At this point, I was starting to feel a bit dizzy and may have been singing out loud about mangos. I looked at my watch; I had a play rehearsal in ten minutes and begged Eduardo to release us.
“No,” he said firmly, pulling another bottle from his Mary Poppins-esque bag. “You can’t go until you have tried my baby.”
His baby with Mezcal, the little know but still much loved baby brother of tequila. Also produced from the agave plant but from different species, Mezcal is cooked underground and then matured for five to six months. As a result, it has a different flavour and smoky aroma that makes it a hit with whiskey drinkers.
I will level with you: it smelt like diesel oil. I was certain that one sip of it would make me go blind but I braved it none the less. It hit the palate hard, but then….it mellowed. It didn’t just mellow, it melted into an astonishingly sultry and smoky flavour, all peat and heat. It wasn’t quite an Islay but it wasn’t bad at all.

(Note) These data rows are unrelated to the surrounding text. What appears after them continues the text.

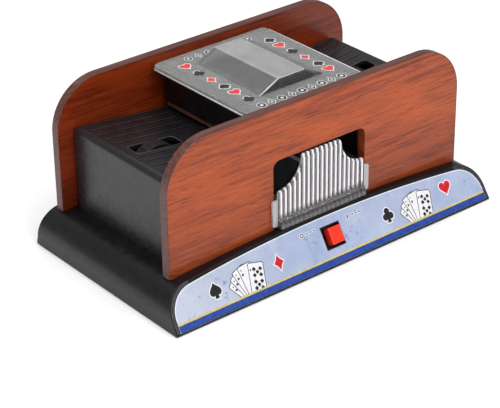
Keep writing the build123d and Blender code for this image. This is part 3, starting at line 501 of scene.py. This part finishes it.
def placed(pts, x, y, size, turn=0.0, grow=0.0, wide=1.0):
    c, s = math.cos(math.radians(turn)), math.sin(math.radians(turn))
    out = []
    n = len(pts)
    scaled = [(px * size * wide, py * size) for px, py in pts]
    if grow:
        moved = []
        area = sum(scaled[i - 1][0] * scaled[i][1] - scaled[i][0] * scaled[i - 1][1] for i in range(n))
        sign = 1 if area > 0 else -1
        for i in range(n):
            (ax, ay), (bx, by), (cx, cy) = scaled[i - 1], scaled[i], scaled[(i + 1) % n]
            n1 = Vector((by - ay, ax - bx)).normalized() * sign
            n2 = Vector((cy - by, bx - cx)).normalized() * sign
            m = n1 + n2
            if m.length < 1e-6:
                m = n1
            m = m.normalized() * min(1.6, 1 / max(0.45, m.normalized().dot(n1)))
            moved.append((bx + m.x * grow, by + m.y * grow))
        scaled = moved
    for px, py in scaled:
        out.append((x + c * px - s * py, y + s * px + c * py))
    return out


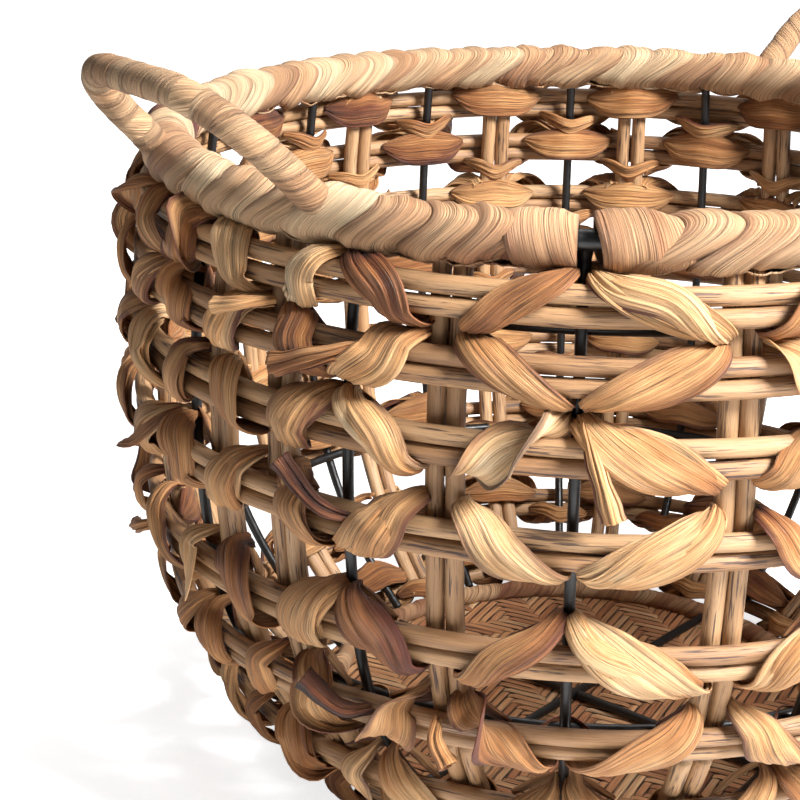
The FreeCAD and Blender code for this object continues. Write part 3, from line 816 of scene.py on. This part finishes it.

Full of tequila and no food, I thanked our hosts and literally ran to my play rehearsal. I spent a good portion of the night hugging the actors, telling them how much I loved them and pledging that after the play was finished, we’d all buy a cantina together and raise a goat called Brian.
While I’ve always liked tequila, I never knew just how much I was missing and I owe Club Burrito and the boys at Amathus a big thank you for opening my eyes to a whole new world of liquor*.
Tequila – it really does make you happy**.
*I’m well aware that while I am pleased about this, many of nearest and dearest will be sobbing and boarding up their windows
** The reason this post too so long for me to write is that I spent a vast amount of time trying to come up with tequila puns. The best I had was “Tequila mockingbird.” That’s it. That’s the BEST I could come up with, and I’m pretty sure I didn’t come up with it at all. Please, share your own puns. You can’t do worse than me.